_Entries with parts and joints_
------------------------------

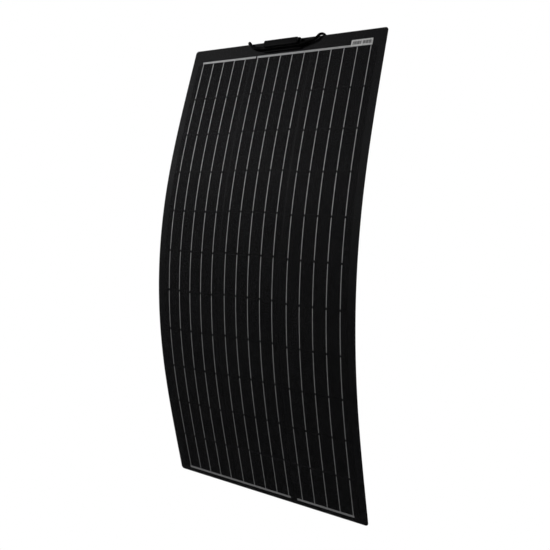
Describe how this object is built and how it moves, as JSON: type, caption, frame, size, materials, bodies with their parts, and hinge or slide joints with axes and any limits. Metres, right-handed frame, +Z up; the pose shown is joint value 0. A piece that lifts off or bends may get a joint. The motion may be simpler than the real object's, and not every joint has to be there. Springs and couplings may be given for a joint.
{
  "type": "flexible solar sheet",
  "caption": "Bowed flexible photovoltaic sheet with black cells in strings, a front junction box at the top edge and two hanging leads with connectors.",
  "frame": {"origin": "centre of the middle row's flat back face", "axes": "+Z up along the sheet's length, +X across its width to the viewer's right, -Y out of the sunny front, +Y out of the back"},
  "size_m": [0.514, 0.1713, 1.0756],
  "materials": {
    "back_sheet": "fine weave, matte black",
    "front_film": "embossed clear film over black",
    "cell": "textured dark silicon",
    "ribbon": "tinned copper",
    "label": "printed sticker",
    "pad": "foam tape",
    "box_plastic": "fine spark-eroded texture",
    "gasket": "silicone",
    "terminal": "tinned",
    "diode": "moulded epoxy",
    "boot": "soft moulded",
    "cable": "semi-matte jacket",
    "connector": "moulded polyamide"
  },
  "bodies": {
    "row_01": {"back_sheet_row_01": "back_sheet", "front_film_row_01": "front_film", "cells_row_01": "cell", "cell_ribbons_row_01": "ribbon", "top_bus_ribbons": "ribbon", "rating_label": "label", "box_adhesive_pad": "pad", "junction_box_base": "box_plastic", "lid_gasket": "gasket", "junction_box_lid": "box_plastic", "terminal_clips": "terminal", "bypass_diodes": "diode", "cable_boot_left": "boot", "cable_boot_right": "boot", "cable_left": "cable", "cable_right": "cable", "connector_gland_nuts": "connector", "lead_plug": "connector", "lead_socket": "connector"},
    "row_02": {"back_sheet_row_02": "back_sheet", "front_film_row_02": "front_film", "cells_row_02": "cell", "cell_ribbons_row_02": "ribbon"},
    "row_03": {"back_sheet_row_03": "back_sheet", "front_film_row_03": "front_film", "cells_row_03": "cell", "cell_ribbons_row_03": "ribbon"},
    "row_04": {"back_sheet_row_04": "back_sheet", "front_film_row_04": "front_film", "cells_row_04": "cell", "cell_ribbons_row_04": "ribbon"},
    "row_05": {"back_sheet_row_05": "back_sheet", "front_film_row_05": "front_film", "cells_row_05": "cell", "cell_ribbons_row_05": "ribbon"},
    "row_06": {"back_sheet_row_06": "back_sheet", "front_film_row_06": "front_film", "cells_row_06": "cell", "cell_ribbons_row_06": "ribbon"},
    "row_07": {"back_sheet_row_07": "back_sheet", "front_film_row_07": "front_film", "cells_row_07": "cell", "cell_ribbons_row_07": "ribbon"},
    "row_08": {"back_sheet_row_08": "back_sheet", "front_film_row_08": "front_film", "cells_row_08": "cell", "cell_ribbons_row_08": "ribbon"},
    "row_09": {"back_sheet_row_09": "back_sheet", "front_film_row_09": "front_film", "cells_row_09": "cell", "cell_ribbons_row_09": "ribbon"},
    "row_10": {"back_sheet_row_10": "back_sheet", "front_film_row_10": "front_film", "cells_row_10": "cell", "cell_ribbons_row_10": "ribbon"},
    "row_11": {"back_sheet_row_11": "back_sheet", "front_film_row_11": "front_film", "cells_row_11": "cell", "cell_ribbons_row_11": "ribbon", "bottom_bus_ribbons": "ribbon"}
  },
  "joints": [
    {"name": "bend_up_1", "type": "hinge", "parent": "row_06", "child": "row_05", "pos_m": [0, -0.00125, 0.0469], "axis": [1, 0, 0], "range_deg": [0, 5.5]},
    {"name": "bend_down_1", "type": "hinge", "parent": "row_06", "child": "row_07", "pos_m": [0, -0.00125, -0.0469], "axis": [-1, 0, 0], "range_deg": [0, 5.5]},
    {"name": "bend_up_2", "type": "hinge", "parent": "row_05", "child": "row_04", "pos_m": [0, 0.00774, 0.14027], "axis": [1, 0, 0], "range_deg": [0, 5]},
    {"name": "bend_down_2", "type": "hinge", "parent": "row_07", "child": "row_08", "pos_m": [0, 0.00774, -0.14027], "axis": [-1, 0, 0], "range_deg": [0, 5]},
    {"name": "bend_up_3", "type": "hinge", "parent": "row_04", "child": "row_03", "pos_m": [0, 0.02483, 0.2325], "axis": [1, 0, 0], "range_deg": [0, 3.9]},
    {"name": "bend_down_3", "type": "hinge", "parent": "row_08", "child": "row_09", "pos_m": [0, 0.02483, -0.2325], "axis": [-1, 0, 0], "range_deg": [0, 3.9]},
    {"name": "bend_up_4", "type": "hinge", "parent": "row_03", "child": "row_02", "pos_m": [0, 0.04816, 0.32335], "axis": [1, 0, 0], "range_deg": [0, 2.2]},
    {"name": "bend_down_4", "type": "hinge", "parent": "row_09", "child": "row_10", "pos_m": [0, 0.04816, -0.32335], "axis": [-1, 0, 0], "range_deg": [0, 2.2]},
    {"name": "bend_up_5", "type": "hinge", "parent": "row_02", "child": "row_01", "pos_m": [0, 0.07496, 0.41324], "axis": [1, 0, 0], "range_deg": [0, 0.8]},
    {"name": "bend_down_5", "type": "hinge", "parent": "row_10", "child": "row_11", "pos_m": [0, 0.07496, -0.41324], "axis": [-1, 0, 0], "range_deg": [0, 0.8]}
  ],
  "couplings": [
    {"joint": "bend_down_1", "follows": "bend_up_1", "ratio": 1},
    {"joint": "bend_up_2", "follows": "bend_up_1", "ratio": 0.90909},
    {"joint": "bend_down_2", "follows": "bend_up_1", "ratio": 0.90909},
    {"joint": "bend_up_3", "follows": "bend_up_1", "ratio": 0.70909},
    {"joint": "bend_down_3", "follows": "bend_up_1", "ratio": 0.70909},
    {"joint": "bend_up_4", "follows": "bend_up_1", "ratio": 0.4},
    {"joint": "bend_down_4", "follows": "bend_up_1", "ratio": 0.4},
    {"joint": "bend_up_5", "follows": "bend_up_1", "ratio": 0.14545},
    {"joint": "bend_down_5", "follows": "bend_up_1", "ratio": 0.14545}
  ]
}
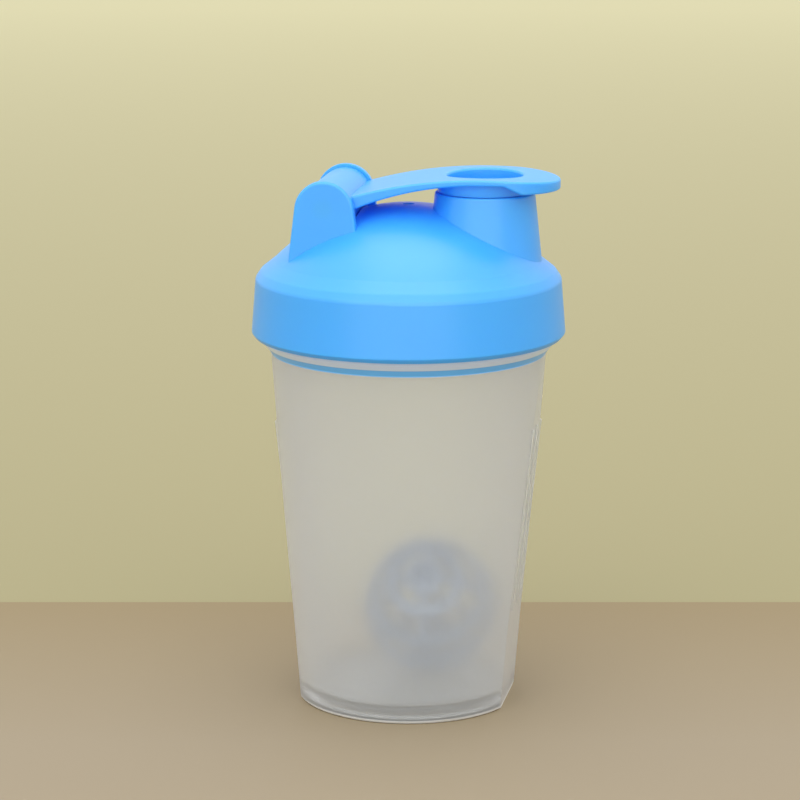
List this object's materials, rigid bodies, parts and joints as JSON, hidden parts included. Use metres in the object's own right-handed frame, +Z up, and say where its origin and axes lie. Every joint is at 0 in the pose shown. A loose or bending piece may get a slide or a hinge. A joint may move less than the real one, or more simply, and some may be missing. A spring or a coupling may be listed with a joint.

------------------------------

_What you need to do_
Your task is to reproduce all of the records exactly.

_Finished task_
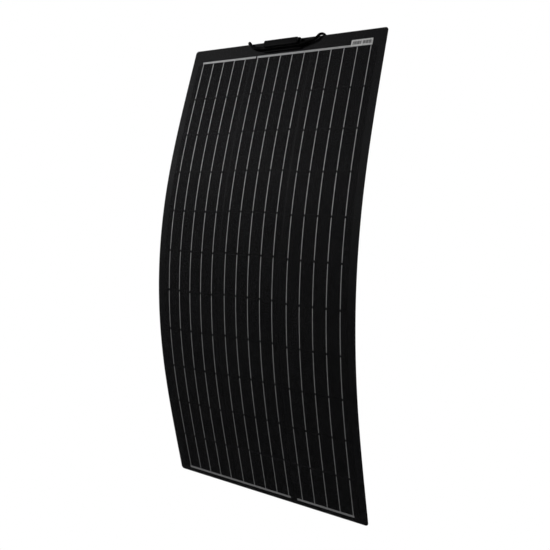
Describe how this object is built and how it moves, as JSON: type, caption, frame, size, materials, bodies with their parts, and hinge or slide joints with axes and any limits. Metres, right-handed frame, +Z up; the pose shown is joint value 0. A piece that lifts off or bends may get a joint. The motion may be simpler than the real object's, and not every joint has to be there. Springs and couplings may be given for a joint.
{
  "type": "flexible solar sheet",
  "caption": "Bowed flexible photovoltaic sheet with black cells in strings, a front junction box at the top edge and two hanging leads with connectors.",
  "frame": {"origin": "centre of the middle row's flat back face", "axes": "+Z up along the sheet's length, +X across its width to the viewer's right, -Y out of the sunny front, +Y out of the back"},
  "size_m": [0.514, 0.1713, 1.0756],
  "materials": {
    "back_sheet": "fine weave, matte black",
    "front_film": "embossed clear film over black",
    "cell": "textured dark silicon",
    "ribbon": "tinned copper",
    "label": "printed sticker",
    "pad": "foam tape",
    "box_plastic": "fine spark-eroded texture",
    "gasket": "silicone",
    "terminal": "tinned",
    "diode": "moulded epoxy",
    "boot": "soft moulded",
    "cable": "semi-matte jacket",
    "connector": "moulded polyamide"
  },
  "bodies": {
    "row_01": {"back_sheet_row_01": "back_sheet", "front_film_row_01": "front_film", "cells_row_01": "cell", "cell_ribbons_row_01": "ribbon", "top_bus_ribbons": "ribbon", "rating_label": "label", "box_adhesive_pad": "pad", "junction_box_base": "box_plastic", "lid_gasket": "gasket", "junction_box_lid": "box_plastic", "terminal_clips": "terminal", "bypass_diodes": "diode", "cable_boot_left": "boot", "cable_boot_right": "boot", "cable_left": "cable", "cable_right": "cable", "connector_gland_nuts": "connector", "lead_plug": "connector", "lead_socket": "connector"},
    "row_02": {"back_sheet_row_02": "back_sheet", "front_film_row_02": "front_film", "cells_row_02": "cell", "cell_ribbons_row_02": "ribbon"},
    "row_03": {"back_sheet_row_03": "back_sheet", "front_film_row_03": "front_film", "cells_row_03": "cell", "cell_ribbons_row_03": "ribbon"},
    "row_04": {"back_sheet_row_04": "back_sheet", "front_film_row_04": "front_film", "cells_row_04": "cell", "cell_ribbons_row_04": "ribbon"},
    "row_05": {"back_sheet_row_05": "back_sheet", "front_film_row_05": "front_film", "cells_row_05": "cell", "cell_ribbons_row_05": "ribbon"},
    "row_06": {"back_sheet_row_06": "back_sheet", "front_film_row_06": "front_film", "cells_row_06": "cell", "cell_ribbons_row_06": "ribbon"},
    "row_07": {"back_sheet_row_07": "back_sheet", "front_film_row_07": "front_film", "cells_row_07": "cell", "cell_ribbons_row_07": "ribbon"},
    "row_08": {"back_sheet_row_08": "back_sheet", "front_film_row_08": "front_film", "cells_row_08": "cell", "cell_ribbons_row_08": "ribbon"},
    "row_09": {"back_sheet_row_09": "back_sheet", "front_film_row_09": "front_film", "cells_row_09": "cell", "cell_ribbons_row_09": "ribbon"},
    "row_10": {"back_sheet_row_10": "back_sheet", "front_film_row_10": "front_film", "cells_row_10": "cell", "cell_ribbons_row_10": "ribbon"},
    "row_11": {"back_sheet_row_11": "back_sheet", "front_film_row_11": "front_film", "cells_row_11": "cell", "cell_ribbons_row_11": "ribbon", "bottom_bus_ribbons": "ribbon"}
  },
  "joints": [
    {"name": "bend_up_1", "type": "hinge", "parent": "row_06", "child": "row_05", "pos_m": [0, -0.00125, 0.0469], "axis": [1, 0, 0], "range_deg": [0, 5.5]},
    {"name": "bend_down_1", "type": "hinge", "parent": "row_06", "child": "row_07", "pos_m": [0, -0.00125, -0.0469], "axis": [-1, 0, 0], "range_deg": [0, 5.5]},
    {"name": "bend_up_2", "type": "hinge", "parent": "row_05", "child": "row_04", "pos_m": [0, 0.00774, 0.14027], "axis": [1, 0, 0], "range_deg": [0, 5]},
    {"name": "bend_down_2", "type": "hinge", "parent": "row_07", "child": "row_08", "pos_m": [0, 0.00774, -0.14027], "axis": [-1, 0, 0], "range_deg": [0, 5]},
    {"name": "bend_up_3", "type": "hinge", "parent": "row_04", "child": "row_03", "pos_m": [0, 0.02483, 0.2325], "axis": [1, 0, 0], "range_deg": [0, 3.9]},
    {"name": "bend_down_3", "type": "hinge", "parent": "row_08", "child": "row_09", "pos_m": [0, 0.02483, -0.2325], "axis": [-1, 0, 0], "range_deg": [0, 3.9]},
    {"name": "bend_up_4", "type": "hinge", "parent": "row_03", "child": "row_02", "pos_m": [0, 0.04816, 0.32335], "axis": [1, 0, 0], "range_deg": [0, 2.2]},
    {"name": "bend_down_4", "type": "hinge", "parent": "row_09", "child": "row_10", "pos_m": [0, 0.04816, -0.32335], "axis": [-1, 0, 0], "range_deg": [0, 2.2]},
    {"name": "bend_up_5", "type": "hinge", "parent": "row_02", "child": "row_01", "pos_m": [0, 0.07496, 0.41324], "axis": [1, 0, 0], "range_deg": [0, 0.8]},
    {"name": "bend_down_5", "type": "hinge", "parent": "row_10", "child": "row_11", "pos_m": [0, 0.07496, -0.41324], "axis": [-1, 0, 0], "range_deg": [0, 0.8]}
  ],
  "couplings": [
    {"joint": "bend_down_1", "follows": "bend_up_1", "ratio": 1},
    {"joint": "bend_up_2", "follows": "bend_up_1", "ratio": 0.90909},
    {"joint": "bend_down_2", "follows": "bend_up_1", "ratio": 0.90909},
    {"joint": "bend_up_3", "follows": "bend_up_1", "ratio": 0.70909},
    {"joint": "bend_down_3", "follows": "bend_up_1", "ratio": 0.70909},
    {"joint": "bend_up_4", "follows": "bend_up_1", "ratio": 0.4},
    {"joint": "bend_down_4", "follows": "bend_up_1", "ratio": 0.4},
    {"joint": "bend_up_5", "follows": "bend_up_1", "ratio": 0.14545},
    {"joint": "bend_down_5", "follows": "bend_up_1", "ratio": 0.14545}
  ]
}
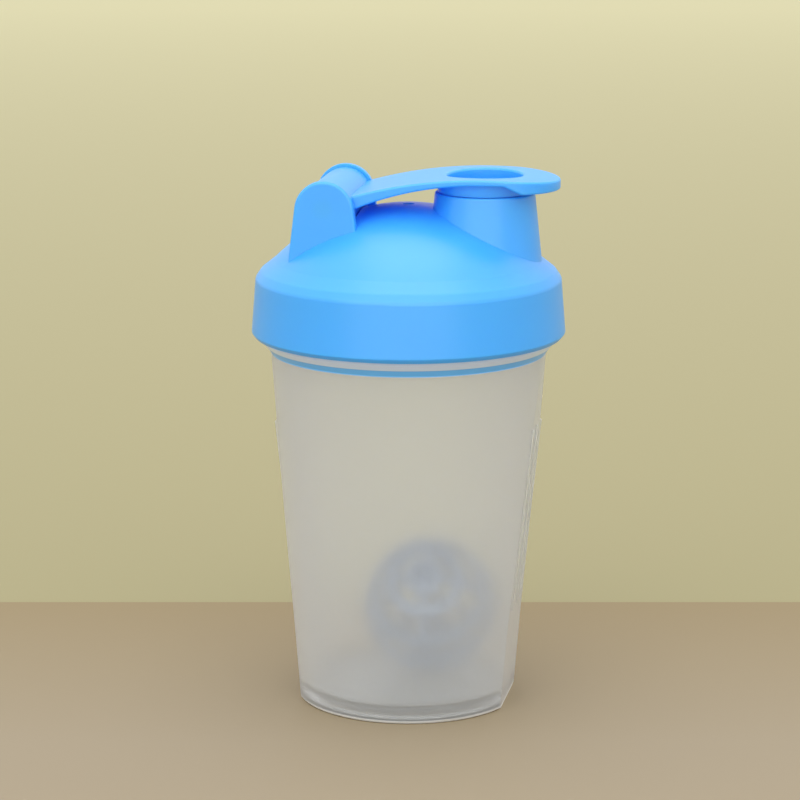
List this object's materials, rigid bodies, parts and joints as JSON, hidden parts included. Use metres in the object's own right-handed frame, +Z up, and say where its origin and axes lie. Every joint is at 0 in the pose shown. A loose or bending piece may get a slide or a hinge. A joint may move less than the real one, or more simply, and some may be missing. A spring or a coupling may be listed with a joint.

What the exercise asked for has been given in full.